======== RECORD LIST

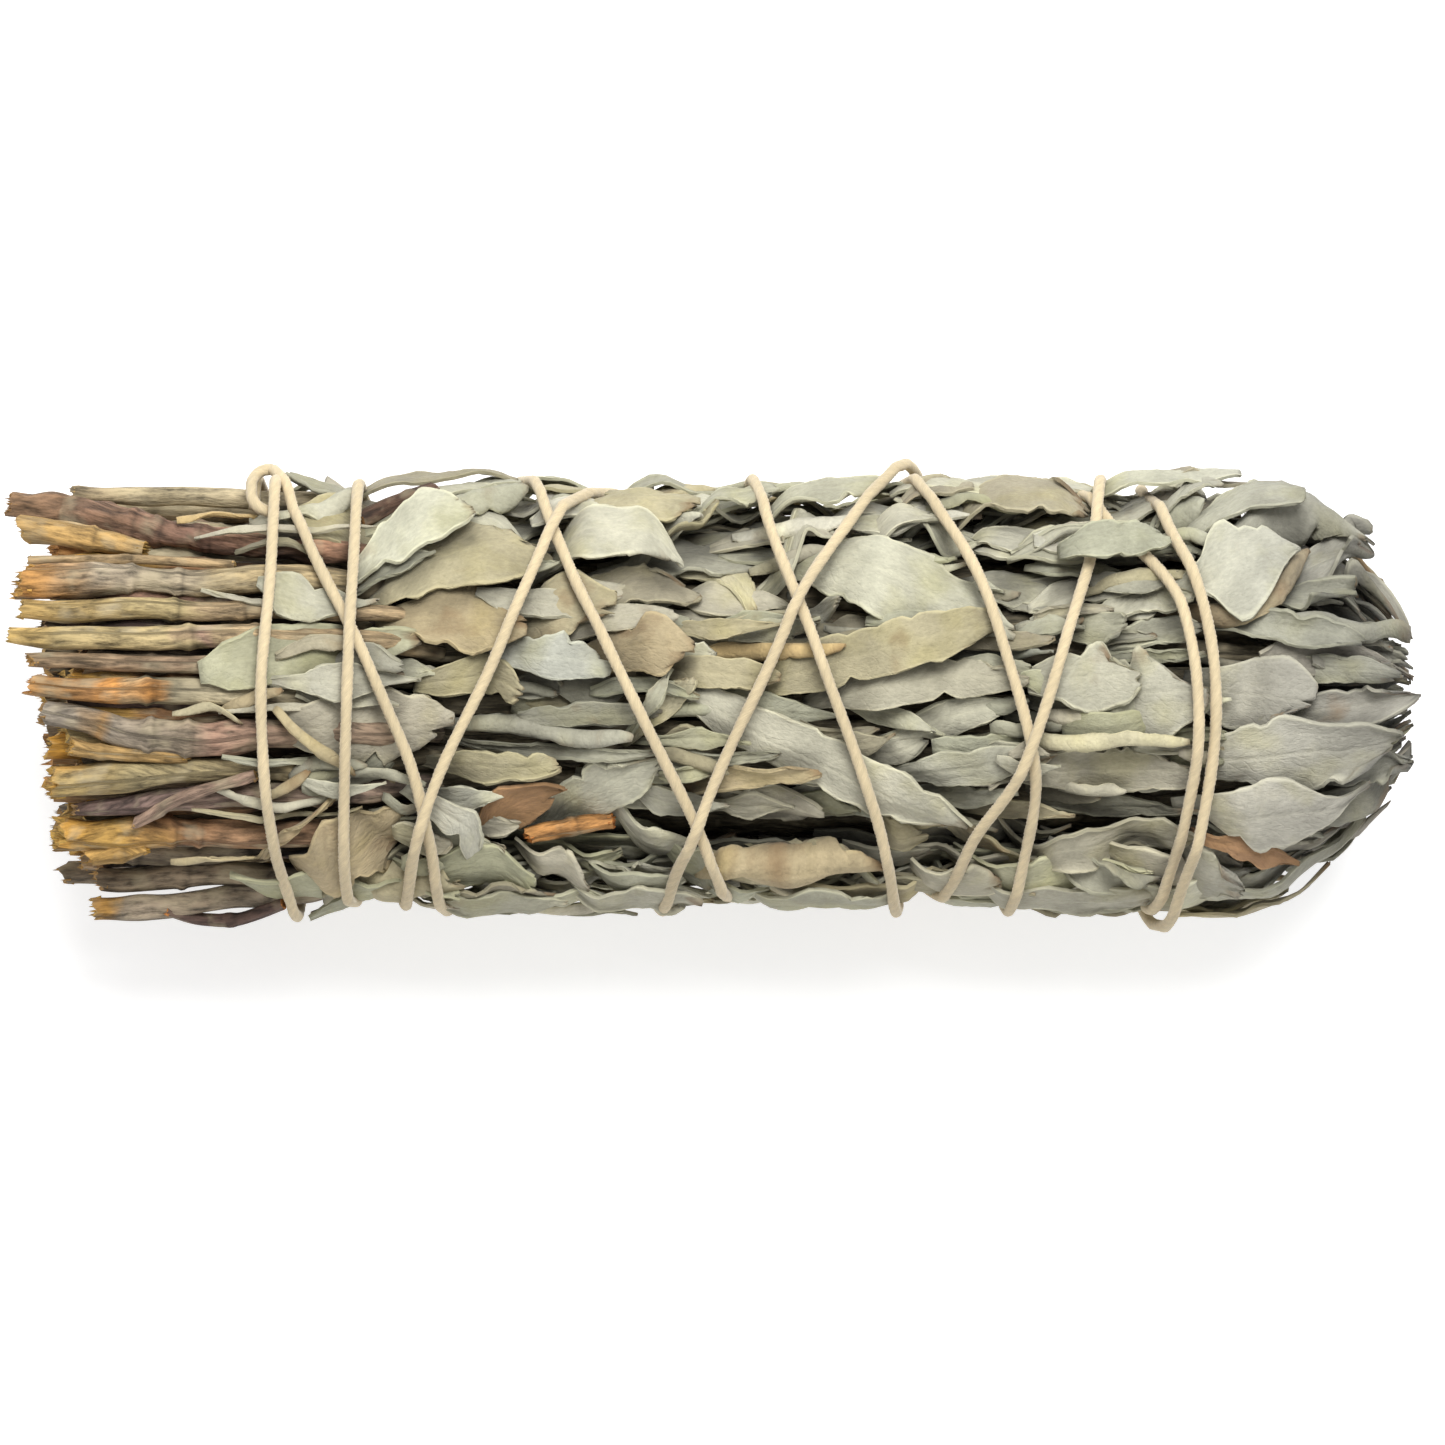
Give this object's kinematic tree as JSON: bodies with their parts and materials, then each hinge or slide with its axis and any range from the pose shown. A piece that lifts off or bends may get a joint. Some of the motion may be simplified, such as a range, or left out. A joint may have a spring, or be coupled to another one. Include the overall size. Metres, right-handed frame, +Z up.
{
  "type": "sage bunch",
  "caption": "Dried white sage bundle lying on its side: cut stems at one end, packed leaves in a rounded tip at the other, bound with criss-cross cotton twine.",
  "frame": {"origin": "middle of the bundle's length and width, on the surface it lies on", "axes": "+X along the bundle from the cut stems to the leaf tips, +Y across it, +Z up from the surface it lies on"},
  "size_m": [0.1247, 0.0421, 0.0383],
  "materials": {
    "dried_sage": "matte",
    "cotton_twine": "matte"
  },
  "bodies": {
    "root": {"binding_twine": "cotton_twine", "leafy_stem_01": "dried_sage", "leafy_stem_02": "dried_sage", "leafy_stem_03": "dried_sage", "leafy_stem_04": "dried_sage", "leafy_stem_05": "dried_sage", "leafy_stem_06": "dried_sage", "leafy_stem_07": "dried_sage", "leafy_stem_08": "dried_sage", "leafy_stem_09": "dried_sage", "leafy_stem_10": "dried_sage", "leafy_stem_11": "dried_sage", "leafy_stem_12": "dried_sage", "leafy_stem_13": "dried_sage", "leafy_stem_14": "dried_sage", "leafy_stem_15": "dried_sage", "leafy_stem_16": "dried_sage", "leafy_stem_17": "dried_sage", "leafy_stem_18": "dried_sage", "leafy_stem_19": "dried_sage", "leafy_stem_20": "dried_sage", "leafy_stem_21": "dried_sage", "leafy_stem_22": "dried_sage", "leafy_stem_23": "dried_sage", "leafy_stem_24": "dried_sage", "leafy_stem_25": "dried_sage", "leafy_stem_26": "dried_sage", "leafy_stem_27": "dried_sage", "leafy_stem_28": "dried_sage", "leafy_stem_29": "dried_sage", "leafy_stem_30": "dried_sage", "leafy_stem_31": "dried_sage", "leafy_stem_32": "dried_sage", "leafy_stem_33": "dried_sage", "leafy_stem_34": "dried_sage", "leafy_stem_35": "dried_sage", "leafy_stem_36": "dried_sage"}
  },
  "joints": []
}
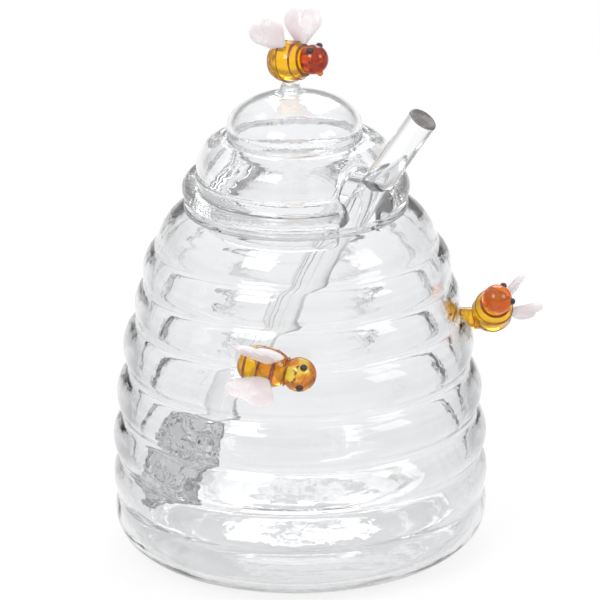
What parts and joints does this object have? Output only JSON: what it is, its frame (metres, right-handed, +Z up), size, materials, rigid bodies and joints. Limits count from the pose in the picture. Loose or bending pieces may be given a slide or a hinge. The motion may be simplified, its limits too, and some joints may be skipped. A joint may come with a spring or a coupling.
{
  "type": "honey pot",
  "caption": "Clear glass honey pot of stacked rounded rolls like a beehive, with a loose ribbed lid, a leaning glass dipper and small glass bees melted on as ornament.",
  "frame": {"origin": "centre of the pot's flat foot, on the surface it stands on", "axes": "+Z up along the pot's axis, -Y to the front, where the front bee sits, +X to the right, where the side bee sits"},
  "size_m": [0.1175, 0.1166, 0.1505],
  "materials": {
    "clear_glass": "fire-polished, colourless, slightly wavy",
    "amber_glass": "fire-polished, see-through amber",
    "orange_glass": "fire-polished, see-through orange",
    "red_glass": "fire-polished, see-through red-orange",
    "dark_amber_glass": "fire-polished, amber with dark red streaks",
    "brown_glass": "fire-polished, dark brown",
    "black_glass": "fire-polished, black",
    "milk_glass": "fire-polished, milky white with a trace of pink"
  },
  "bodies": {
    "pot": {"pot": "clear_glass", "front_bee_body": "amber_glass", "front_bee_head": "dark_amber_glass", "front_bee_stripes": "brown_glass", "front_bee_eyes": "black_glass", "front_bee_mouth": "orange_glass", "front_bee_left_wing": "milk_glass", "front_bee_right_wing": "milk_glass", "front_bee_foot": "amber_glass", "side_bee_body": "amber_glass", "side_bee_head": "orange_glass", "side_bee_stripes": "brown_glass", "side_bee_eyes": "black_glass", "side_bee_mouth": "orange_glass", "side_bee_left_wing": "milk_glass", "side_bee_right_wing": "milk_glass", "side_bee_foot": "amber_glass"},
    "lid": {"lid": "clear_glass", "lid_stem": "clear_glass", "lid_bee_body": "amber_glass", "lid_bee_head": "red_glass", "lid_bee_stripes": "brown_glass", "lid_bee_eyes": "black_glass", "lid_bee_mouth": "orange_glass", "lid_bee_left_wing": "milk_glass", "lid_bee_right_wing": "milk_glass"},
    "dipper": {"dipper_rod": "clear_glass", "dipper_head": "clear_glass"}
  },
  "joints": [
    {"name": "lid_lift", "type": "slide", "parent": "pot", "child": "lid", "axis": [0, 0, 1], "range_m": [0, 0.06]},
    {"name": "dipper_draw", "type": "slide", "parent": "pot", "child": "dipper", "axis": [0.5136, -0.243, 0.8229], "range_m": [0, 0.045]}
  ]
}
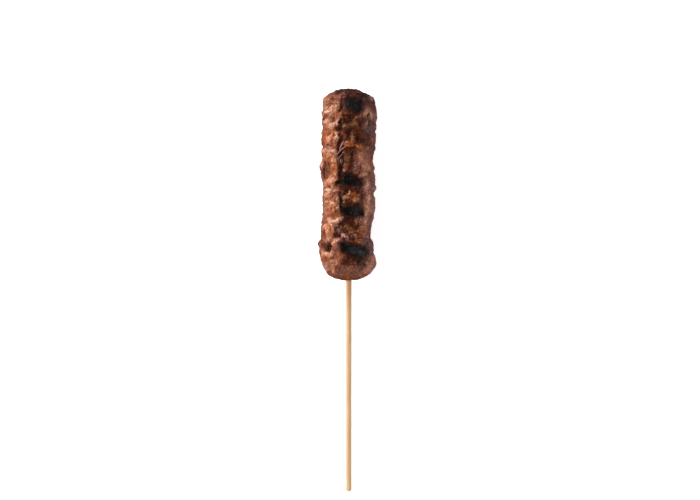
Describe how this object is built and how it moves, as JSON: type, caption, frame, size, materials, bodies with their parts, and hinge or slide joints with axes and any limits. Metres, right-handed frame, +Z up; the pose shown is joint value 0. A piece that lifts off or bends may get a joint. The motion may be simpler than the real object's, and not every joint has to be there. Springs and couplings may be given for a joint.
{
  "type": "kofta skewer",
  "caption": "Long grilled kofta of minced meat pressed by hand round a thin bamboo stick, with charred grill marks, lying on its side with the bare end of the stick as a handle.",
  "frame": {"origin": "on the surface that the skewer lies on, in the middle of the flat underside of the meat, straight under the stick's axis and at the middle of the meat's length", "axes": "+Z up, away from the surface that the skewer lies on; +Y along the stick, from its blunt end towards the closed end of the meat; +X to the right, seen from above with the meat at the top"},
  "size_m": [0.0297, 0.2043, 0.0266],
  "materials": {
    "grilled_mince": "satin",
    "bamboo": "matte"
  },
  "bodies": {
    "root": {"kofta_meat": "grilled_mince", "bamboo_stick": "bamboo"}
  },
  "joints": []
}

================

*WORK TO BE COMPLETED*. Emit verbatim the lines running from the one with "Describe how this" through the last line of the data, both endpoints inclusive.

*ANSWER TO THE TASK*.
Describe how this object is built and how it moves, as JSON: type, caption, frame, size, materials, bodies with their parts, and hinge or slide joints with axes and any limits. Metres, right-handed frame, +Z up; the pose shown is joint value 0. A piece that lifts off or bends may get a joint. The motion may be simpler than the real object's, and not every joint has to be there. Springs and couplings may be given for a joint.
{
  "type": "kofta skewer",
  "caption": "Long grilled kofta of minced meat pressed by hand round a thin bamboo stick, with charred grill marks, lying on its side with the bare end of the stick as a handle.",
  "frame": {"origin": "on the surface that the skewer lies on, in the middle of the flat underside of the meat, straight under the stick's axis and at the middle of the meat's length", "axes": "+Z up, away from the surface that the skewer lies on; +Y along the stick, from its blunt end towards the closed end of the meat; +X to the right, seen from above with the meat at the top"},
  "size_m": [0.0297, 0.2043, 0.0266],
  "materials": {
    "grilled_mince": "satin",
    "bamboo": "matte"
  },
  "bodies": {
    "root": {"kofta_meat": "grilled_mince", "bamboo_stick": "bamboo"}
  },
  "joints": []
}